# REQUEST
Give back the full material, exactly as it reads.

== DATA SECTION

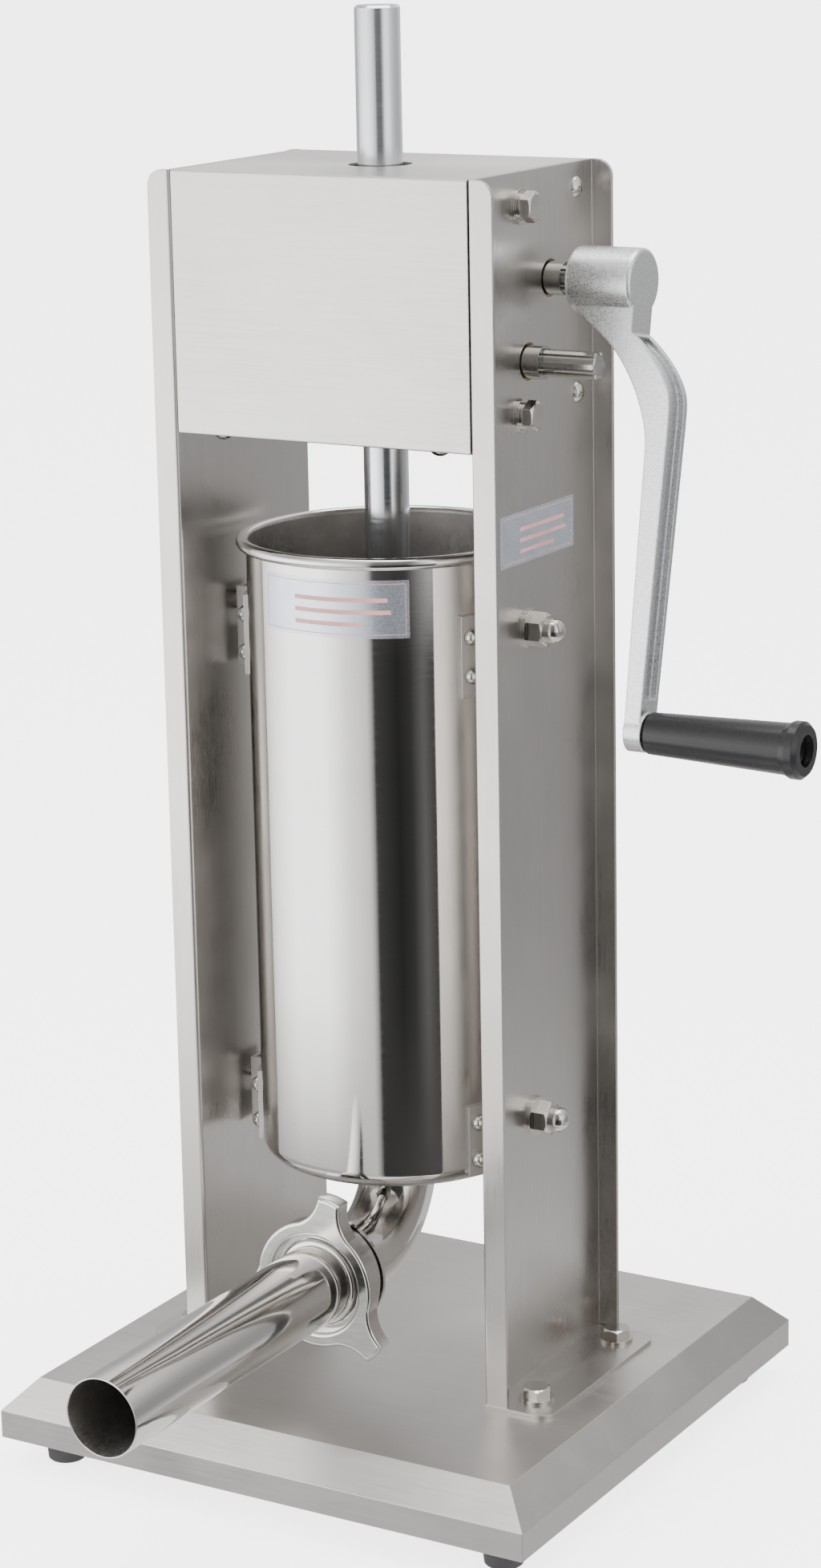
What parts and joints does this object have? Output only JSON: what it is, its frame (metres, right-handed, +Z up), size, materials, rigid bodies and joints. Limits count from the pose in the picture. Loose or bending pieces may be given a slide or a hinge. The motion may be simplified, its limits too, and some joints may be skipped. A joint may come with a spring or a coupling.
{
  "type": "sausage stuffer",
  "caption": "Vertical manual sausage stuffer: sheet-steel stand with geared crank drive, rack-driven piston, lift-out barrel, elbow outlet with winged ring nut and straight horn.",
  "frame": {"origin": "middle of the base footprint, on the floor under the rubber feet", "axes": "+Z up along the piston rod; the horn points along -Y, which is the front; the crank is on +X"},
  "size_m": [0.385, 0.4139, 0.7184],
  "materials": {
    "brushed_stainless": "brushed",
    "polished_stainless": "polished",
    "chromed_rod": "polished",
    "cast_aluminium": "as cast, tumbled",
    "machined_steel": "machined",
    "fasteners": "satin",
    "black_plastic": "semi-gloss",
    "black_rubber": "matt",
    "white_silicone": "matt",
    "bronze": "machined"
  },
  "bodies": {
    "stand": {"base_pan": "brushed_stainless", "rubber_feet": "black_rubber", "foot_screws": "fasteners", "foot_nuts": "fasteners", "right_column": "brushed_stainless", "left_column": "brushed_stainless", "anchor_bolts": "fasteners", "anchor_washers": "fasteners", "anchor_nuts": "fasteners", "front_cover": "brushed_stainless", "rear_cover": "brushed_stainless", "bottom_cover": "brushed_stainless", "bottom_cover_screws": "fasteners", "side_cover_screws": "fasteners", "gear_frame": "machined_steel", "gear_frame_bolts": "fasteners", "gear_frame_washers": "fasteners", "centre_bearing_plate": "machined_steel", "bearing_plate_screws": "fasteners", "shaft_bushes": "bronze", "rod_guide_bushes": "bronze", "barrel_studs": "fasteners", "stud_washers": "fasteners", "acorn_nuts": "fasteners"},
    "barrel_unit": {"barrel": "polished_stainless", "outlet_elbow": "polished_stainless", "outlet_ferrule": "polished_stainless", "barrel_hangers": "brushed_stainless", "hanger_cap_nuts": "fasteners", "horn_gasket": "white_silicone"},
    "horn": {"stuffing_horn": "polished_stainless"},
    "ring_nut": {"ring_nut": "polished_stainless"},
    "piston": {"piston_rod": "chromed_rod", "piston_top_plate": "machined_steel", "piston_seal": "white_silicone", "piston_bottom_plate": "machined_steel", "piston_nut": "fasteners"},
    "fast_shaft": {"fast_shaft": "machined_steel", "drive_gear": "machined_steel", "fast_shaft_collars": "machined_steel"},
    "slow_shaft": {"slow_shaft": "machined_steel", "slow_pinion": "machined_steel", "slow_shaft_collar": "machined_steel"},
    "crank": {"crank_arm": "cast_aluminium", "grip_spindle": "fasteners"},
    "grip": {"crank_grip": "black_plastic"}
  },
  "joints": [
    {"name": "piston_slide", "type": "slide", "parent": "stand", "child": "piston", "axis": [0, 0, 1], "range_m": [-0.064, 0.25]},
    {"name": "fast_shaft_spin", "type": "hinge", "parent": "stand", "child": "fast_shaft", "pos_m": [0, 0.015, 0.5918], "axis": [1, 0, 0], "range_deg": [-1792.5, 460.4]},
    {"name": "slow_shaft_spin", "type": "hinge", "parent": "stand", "child": "slow_shaft", "pos_m": [0, -0.007, 0.55485], "axis": [1, 0, 0], "range_deg": [-1188.1, 4629.4]},
    {"name": "crank_pull", "type": "slide", "parent": "fast_shaft", "child": "crank", "axis": [1, 0, 0], "range_m": [0, 0.034]},
    {"name": "grip_spin", "type": "hinge", "parent": "crank", "child": "grip", "pos_m": [0.195, -0.02237, 0.38617], "axis": [1, 0, 0], "continuous": true},
    {"name": "barrel_lift", "type": "slide", "parent": "stand", "child": "barrel_unit", "axis": [0, 0, 1], "range_m": [0, 0.008]},
    {"name": "horn_slide", "type": "slide", "parent": "barrel_unit", "child": "horn", "axis": [0, -1, 0], "range_m": [0, 0.016]},
    {"name": "ring_nut_spin", "type": "hinge", "parent": "horn", "child": "ring_nut", "pos_m": [0, -0.08, 0.1035], "axis": [0, -1, 0], "range_deg": [-2, 1442]}
  ],
  "couplings": [
    {"joint": "fast_shaft_spin", "follows": "piston_slide", "rad_per_m": -125},
    {"joint": "slow_shaft_spin", "follows": "piston_slide", "rad_per_m": 322.92},
    {"joint": "ring_nut_spin", "follows": "horn_slide", "rad_per_m": 1570.8}
  ]
}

====

# EXERCISE SOLUTION
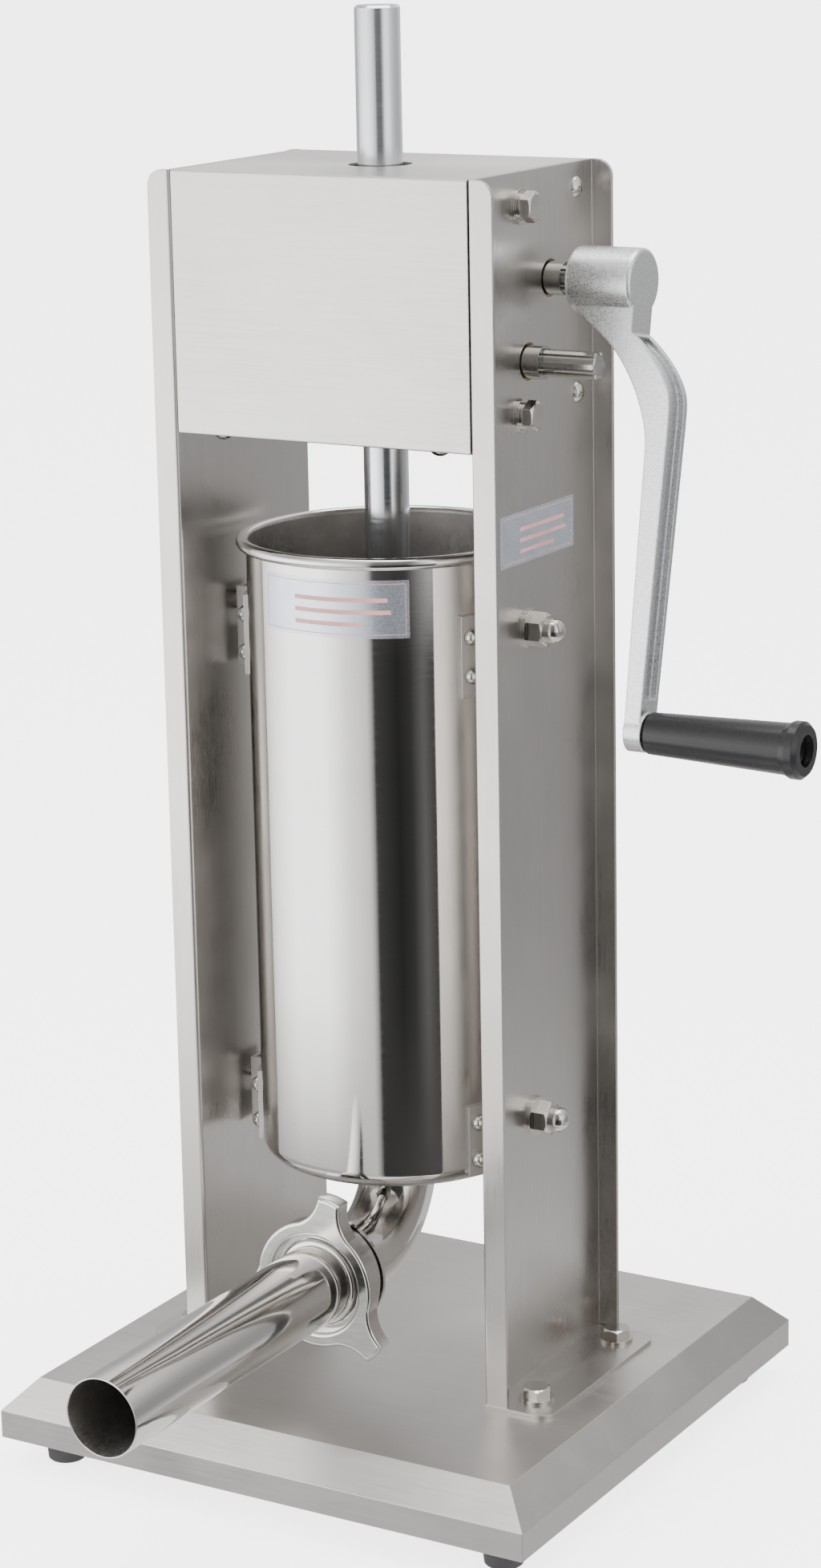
What parts and joints does this object have? Output only JSON: what it is, its frame (metres, right-handed, +Z up), size, materials, rigid bodies and joints. Limits count from the pose in the picture. Loose or bending pieces may be given a slide or a hinge. The motion may be simplified, its limits too, and some joints may be skipped. A joint may come with a spring or a coupling.
{
  "type": "sausage stuffer",
  "caption": "Vertical manual sausage stuffer: sheet-steel stand with geared crank drive, rack-driven piston, lift-out barrel, elbow outlet with winged ring nut and straight horn.",
  "frame": {"origin": "middle of the base footprint, on the floor under the rubber feet", "axes": "+Z up along the piston rod; the horn points along -Y, which is the front; the crank is on +X"},
  "size_m": [0.385, 0.4139, 0.7184],
  "materials": {
    "brushed_stainless": "brushed",
    "polished_stainless": "polished",
    "chromed_rod": "polished",
    "cast_aluminium": "as cast, tumbled",
    "machined_steel": "machined",
    "fasteners": "satin",
    "black_plastic": "semi-gloss",
    "black_rubber": "matt",
    "white_silicone": "matt",
    "bronze": "machined"
  },
  "bodies": {
    "stand": {"base_pan": "brushed_stainless", "rubber_feet": "black_rubber", "foot_screws": "fasteners", "foot_nuts": "fasteners", "right_column": "brushed_stainless", "left_column": "brushed_stainless", "anchor_bolts": "fasteners", "anchor_washers": "fasteners", "anchor_nuts": "fasteners", "front_cover": "brushed_stainless", "rear_cover": "brushed_stainless", "bottom_cover": "brushed_stainless", "bottom_cover_screws": "fasteners", "side_cover_screws": "fasteners", "gear_frame": "machined_steel", "gear_frame_bolts": "fasteners", "gear_frame_washers": "fasteners", "centre_bearing_plate": "machined_steel", "bearing_plate_screws": "fasteners", "shaft_bushes": "bronze", "rod_guide_bushes": "bronze", "barrel_studs": "fasteners", "stud_washers": "fasteners", "acorn_nuts": "fasteners"},
    "barrel_unit": {"barrel": "polished_stainless", "outlet_elbow": "polished_stainless", "outlet_ferrule": "polished_stainless", "barrel_hangers": "brushed_stainless", "hanger_cap_nuts": "fasteners", "horn_gasket": "white_silicone"},
    "horn": {"stuffing_horn": "polished_stainless"},
    "ring_nut": {"ring_nut": "polished_stainless"},
    "piston": {"piston_rod": "chromed_rod", "piston_top_plate": "machined_steel", "piston_seal": "white_silicone", "piston_bottom_plate": "machined_steel", "piston_nut": "fasteners"},
    "fast_shaft": {"fast_shaft": "machined_steel", "drive_gear": "machined_steel", "fast_shaft_collars": "machined_steel"},
    "slow_shaft": {"slow_shaft": "machined_steel", "slow_pinion": "machined_steel", "slow_shaft_collar": "machined_steel"},
    "crank": {"crank_arm": "cast_aluminium", "grip_spindle": "fasteners"},
    "grip": {"crank_grip": "black_plastic"}
  },
  "joints": [
    {"name": "piston_slide", "type": "slide", "parent": "stand", "child": "piston", "axis": [0, 0, 1], "range_m": [-0.064, 0.25]},
    {"name": "fast_shaft_spin", "type": "hinge", "parent": "stand", "child": "fast_shaft", "pos_m": [0, 0.015, 0.5918], "axis": [1, 0, 0], "range_deg": [-1792.5, 460.4]},
    {"name": "slow_shaft_spin", "type": "hinge", "parent": "stand", "child": "slow_shaft", "pos_m": [0, -0.007, 0.55485], "axis": [1, 0, 0], "range_deg": [-1188.1, 4629.4]},
    {"name": "crank_pull", "type": "slide", "parent": "fast_shaft", "child": "crank", "axis": [1, 0, 0], "range_m": [0, 0.034]},
    {"name": "grip_spin", "type": "hinge", "parent": "crank", "child": "grip", "pos_m": [0.195, -0.02237, 0.38617], "axis": [1, 0, 0], "continuous": true},
    {"name": "barrel_lift", "type": "slide", "parent": "stand", "child": "barrel_unit", "axis": [0, 0, 1], "range_m": [0, 0.008]},
    {"name": "horn_slide", "type": "slide", "parent": "barrel_unit", "child": "horn", "axis": [0, -1, 0], "range_m": [0, 0.016]},
    {"name": "ring_nut_spin", "type": "hinge", "parent": "horn", "child": "ring_nut", "pos_m": [0, -0.08, 0.1035], "axis": [0, -1, 0], "range_deg": [-2, 1442]}
  ],
  "couplings": [
    {"joint": "fast_shaft_spin", "follows": "piston_slide", "rad_per_m": -125},
    {"joint": "slow_shaft_spin", "follows": "piston_slide", "rad_per_m": 322.92},
    {"joint": "ring_nut_spin", "follows": "horn_slide", "rad_per_m": 1570.8}
  ]
}